Everything you mentioned in your post, I thought of at the time of donation. I was not so worried about the surgical procedure but more worried about the possible long term effects. I remember speaking with my recipient's nephrologist and he said we were such a good match (6/6) and were almost as close as twins. this pleased the team but scared me. If we were so much alike, would I be at risk for the autoimmune disease he has, the high blood pressure, diabetes. I specifically remember thinking what happens if I get a cancer diagnosis, how will it effect my ability to tolerate high dose chemo, what about having a cardiac cath with dye as I age. I think that is why I am so overly cautious about not overworking my remaining nephrons. i haven't had an NSAID in 10 years, not because I don't need it, but because I am waiting till I "really need it". Menopause has not been kind and I am finding it so hard to take off the extra pounds. Any small glitch in my body and I always wonder is it attributable to the one kidney. my PTH started to rise, increased my vitamin D but it still did not correct. Endocrinologists are not impressed. I was a much better physical candidate than psychological one ten years ago. Trying to work on that and it has improved.

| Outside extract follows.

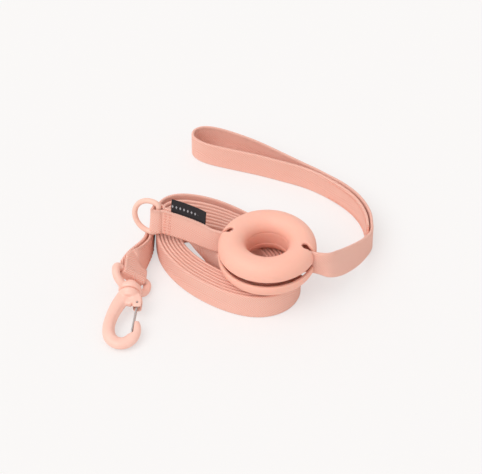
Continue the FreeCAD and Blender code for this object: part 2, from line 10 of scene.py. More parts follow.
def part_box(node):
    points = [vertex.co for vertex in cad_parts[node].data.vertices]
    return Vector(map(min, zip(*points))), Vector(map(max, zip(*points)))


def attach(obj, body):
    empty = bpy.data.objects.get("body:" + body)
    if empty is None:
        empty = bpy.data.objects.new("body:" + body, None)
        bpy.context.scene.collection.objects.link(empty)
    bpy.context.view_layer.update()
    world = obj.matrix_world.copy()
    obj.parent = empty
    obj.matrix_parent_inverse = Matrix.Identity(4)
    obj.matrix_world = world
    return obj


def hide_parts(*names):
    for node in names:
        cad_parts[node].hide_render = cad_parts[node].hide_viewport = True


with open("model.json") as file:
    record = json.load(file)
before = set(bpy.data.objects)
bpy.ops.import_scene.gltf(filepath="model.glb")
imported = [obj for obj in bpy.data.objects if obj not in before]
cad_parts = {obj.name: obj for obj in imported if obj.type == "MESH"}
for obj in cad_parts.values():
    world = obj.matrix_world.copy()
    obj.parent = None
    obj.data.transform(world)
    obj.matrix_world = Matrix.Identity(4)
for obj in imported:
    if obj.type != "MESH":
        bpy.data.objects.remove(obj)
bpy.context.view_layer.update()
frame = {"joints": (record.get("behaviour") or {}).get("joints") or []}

# A webbing dog lead on a silicone ring winder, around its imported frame.
# Metres, +Z up, standing on Z = 0, with the origin under the winder's axis.

MM = 0.001
UP = Vector((0, 0, 1))

WIDTH = 20.0 * MM
THICK = 2.2 * MM
# From the middle of one strap to the middle of the next where two lie face to face.
LAYER = 2.5 * MM
# How much narrower a strap's mesh is than the webbing, so that its wavy edges stay within the width.
LOOSE_YARN = 0.2 * MM
LABEL_THICK = 0.6 * MM
LEAN = math.radians(10)


def joint(name):
    """A joint's entry in the frame."""
    return next(j for j in frame["joints"] if j["name"] == name)


def middle(node):
    """The middle of a CAD node's box."""
    low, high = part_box(node)
    return (low + high) / 2


# ---------------------------------------------------------------- camera, floor and light

AIM = Vector((-0.0186, 0.0548, 0.0))
CAMERA_ELEVATION = math.radians(42)
CAMERA_DISTANCE = 1.48765
CAMERA_LENS = 150
PALE = (0.947, 0.947, 0.947, 1)
SKY = (1.0, 0.985, 0.975, 1)
SKY_STRENGTH = 0.68
SUN_STRENGTH = 1.40
SUN_SOFTNESS = math.radians(50)
SUN_TOWARDS = Vector((0.55, 0.42, -1.0))
FLOOR_HALF = 5.0
FLOOR_COLOUR = (0.93, 0.90, 0.885, 1)
SHADOW_LIFT = 0.55


def make_camera():
    data = bpy.data.cameras.new("camera")
    data.lens = CAMERA_LENS
    data.clip_start = 0.01
    camera = bpy.data.objects.new("camera", data)
    back = Vector((0, -math.cos(CAMERA_ELEVATION), math.sin(CAMERA_ELEVATION)))
    camera.location = AIM + back * CAMERA_DISTANCE
    camera.rotation_euler = (math.pi / 2 - CAMERA_ELEVATION, 0, 0)
    bpy.context.scene.collection.objects.link(camera)
    bpy.context.scene.camera = camera


def seen_directly(tree):
    """1 for camera, glossy and transmission rays, else 0."""
    path = tree.nodes.new("ShaderNodeLightPath")
    total = path.outputs["Is Camera Ray"]
    for name in ("Is Glossy Ray", "Is Transmission Ray"):
        add = tree.nodes.new("ShaderNodeMath")
        add.operation = "MAXIMUM"
        tree.links.new(total, add.inputs[0])
        tree.links.new(path.outputs[name], add.inputs[1])
        total = add.outputs[0]
    return total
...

But what was my choice, ten years ago, deny my brother a kidney? So even though I did think about all the things you mentioned, it would have been hard to live with my two kidneys if my denial would have caused him to go on dialysis.  he has had a great 10 years and maybe he will be one of those lucky ones who never needs another kidney. And who knows, maybe we will be one of those 40 year recipient/donor siblings.

I do agree, I would love there to be other options besides living donors to help solve the transplant issue. However, I don't anticipate that any time soon. I have come to terms with my decision and continue to pray that i will continue to do well. Tomorrow I have my yearly nephrology visit. Hope all continues to be well.